Author: D. M. Palliser

Notes

  • 1. York Civic Recs. v (Yorks. Arch. Soc. rec. ser. cx), 87.
  • 2. Ibid. 109; Huntington Lib. Hastings mss Parl. pprs.
  • 3. Did not serve for the full duration of the Parliament.
  • 4. Date of birth estimated from admission as freeman. Reg. Corpus Christi Guild, York (Surtees Soc. lvii), 134n, 301n; F. Drake, Eboracum, 305.
  • 5. York archs. B11-22 passim; Yorks. St. Ch. Procs. ii (Yorks. Arch. Soc. rec. ser. xlv), 26; Drake, 305.
  • 6. Reg. Freemen, York, i (Surtees Soc. xcvi), 243, 249; York archs. B13, ff. 2, 29; LP Hen. VIII, ix; VCH York, 132; Yorks. St. Ch. Procs. ii. 26; Drake, 305.

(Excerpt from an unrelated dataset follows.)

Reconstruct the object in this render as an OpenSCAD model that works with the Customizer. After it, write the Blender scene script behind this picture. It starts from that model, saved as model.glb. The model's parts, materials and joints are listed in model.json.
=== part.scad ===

  • 7. York Civic Recs. iv (Yorks. Arch. Soc. rec. ser. cviii), 78, 134-50, 164-9, 182-3; v(cx), 1, 2, 7-10, 23-25, 31, 87, 109-10, 129-40, 146-7, 167-8, 172, 180, 189; Yorks. Arch. Jnl. iv. 181; E179/217/110-11; Statutes, iv. 14, 15.
  • 8. York archs. B11, ff. 121-22; York Civic Recs. v. 189; York pub. lib. Skaife mss civic officials, ii. 382-4; Reg. Freemen, York, i. 267, 279; Wm. Salt Lib. SMS 264; York wills 15 (3), f. 229.